_To do_
Repeat every line below exactly as it reads.

_Dataset content_

────────────────────

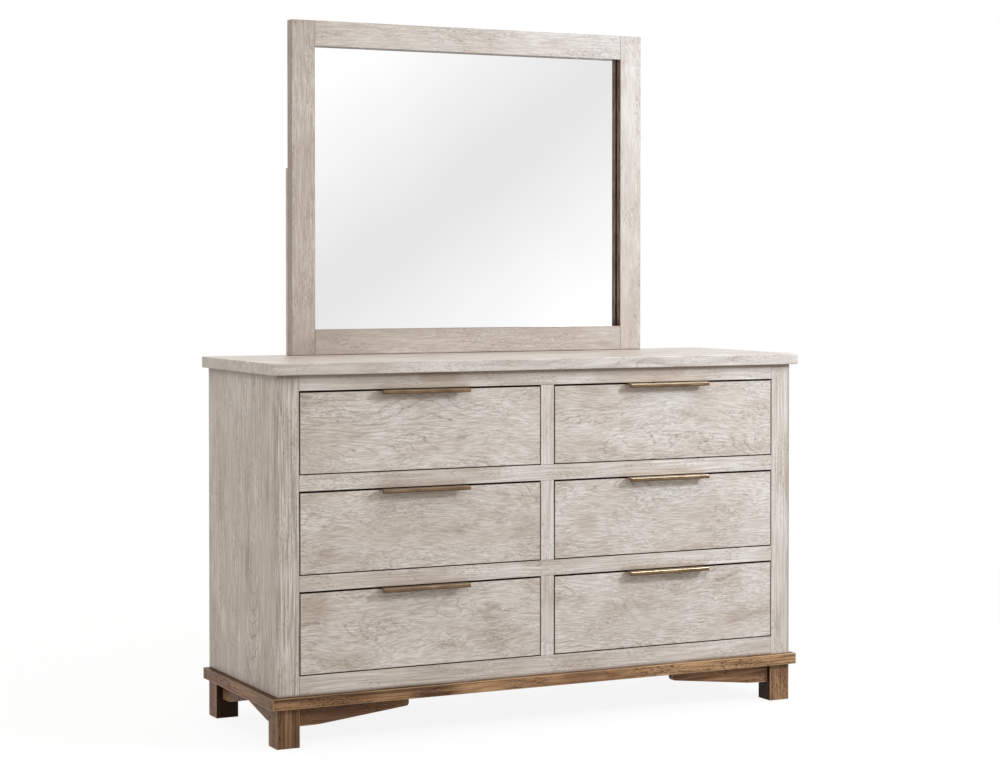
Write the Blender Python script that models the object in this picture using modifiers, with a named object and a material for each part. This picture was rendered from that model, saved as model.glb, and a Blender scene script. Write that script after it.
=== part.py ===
"""A six-drawer dresser with a framed mirror that stands on its top.

The case is a face frame on side panels, with three decks that carry two columns of inset drawers.
It stands on a mitred base moulding with four square legs and shaped brackets.
Each drawer is a front with a half-blind dovetailed box behind it and a brass edge pull on its top edge.

Metres, +Z up, the front faces -Y. The origin is on the floor, in the middle of the whole part.
Left and right are as seen by someone who stands in front of the dresser.
"""
import math

import bmesh
import bpy
from mathutils import Matrix, Vector

# Clearances
FIT_GAP = 0.0003
CUT_OVERRUN = 0.004
EDGE_ROUND = 0.001
SOFT_EDGE_ROUND = 0.002
FLUSH_EDGE_ROUND = 0.0004
SHARP_ANGLE = 40

# Case
CASE_WIDTH = 1.490
CASE_DEPTH = 0.5002
CASE_HEIGHT = 0.7906
SIDE_THICKNESS = 0.018
BACK_THICKNESS = 0.008
DECK_THICKNESS = 0.012
GUIDE_HEIGHT = 0.018
DIVIDER_THICKNESS = 0.018

# Top slab
TOP_THICKNESS = 0.029
TOP_SIDE_OVERHANG = 0.0167
TOP_FRONT_OVERHANG = 0.018
TOP_BACK_OVERHANG = 0.0055

# Face frame
FRAME_THICKNESS = 0.020
STILE_WIDTH = 0.0575
CENTRE_STILE_WIDTH = 0.038
TOP_RAIL_HEIGHT = 0.0395
MIDDLE_RAIL_HEIGHT = 0.0403
BOTTOM_RAIL_HEIGHT = 0.050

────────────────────

_Complete answer_
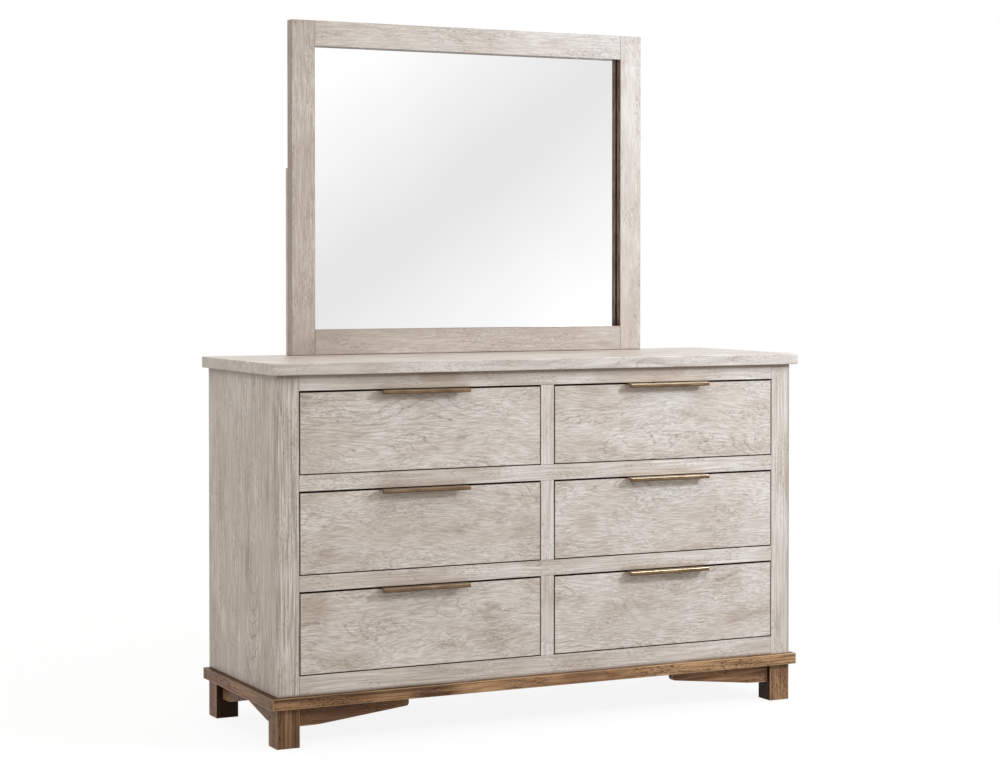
Write the Blender Python script that models the object in this picture using modifiers, with a named object and a material for each part. This picture was rendered from that model, saved as model.glb, and a Blender scene script. Write that script after it.
=== part.py ===
"""A six-drawer dresser with a framed mirror that stands on its top.

The case is a face frame on side panels, with three decks that carry two columns of inset drawers.
It stands on a mitred base moulding with four square legs and shaped brackets.
Each drawer is a front with a half-blind dovetailed box behind it and a brass edge pull on its top edge.

Metres, +Z up, the front faces -Y. The origin is on the floor, in the middle of the whole part.
Left and right are as seen by someone who stands in front of the dresser.
"""
import math

import bmesh
import bpy
from mathutils import Matrix, Vector

# Clearances
FIT_GAP = 0.0003
CUT_OVERRUN = 0.004
EDGE_ROUND = 0.001
SOFT_EDGE_ROUND = 0.002
FLUSH_EDGE_ROUND = 0.0004
SHARP_ANGLE = 40

# Case
CASE_WIDTH = 1.490
CASE_DEPTH = 0.5002
CASE_HEIGHT = 0.7906
SIDE_THICKNESS = 0.018
BACK_THICKNESS = 0.008
DECK_THICKNESS = 0.012
GUIDE_HEIGHT = 0.018
DIVIDER_THICKNESS = 0.018

# Top slab
TOP_THICKNESS = 0.029
TOP_SIDE_OVERHANG = 0.0167
TOP_FRONT_OVERHANG = 0.018
TOP_BACK_OVERHANG = 0.0055

# Face frame
FRAME_THICKNESS = 0.020
STILE_WIDTH = 0.0575
CENTRE_STILE_WIDTH = 0.038
TOP_RAIL_HEIGHT = 0.0395
MIDDLE_RAIL_HEIGHT = 0.0403
BOTTOM_RAIL_HEIGHT = 0.050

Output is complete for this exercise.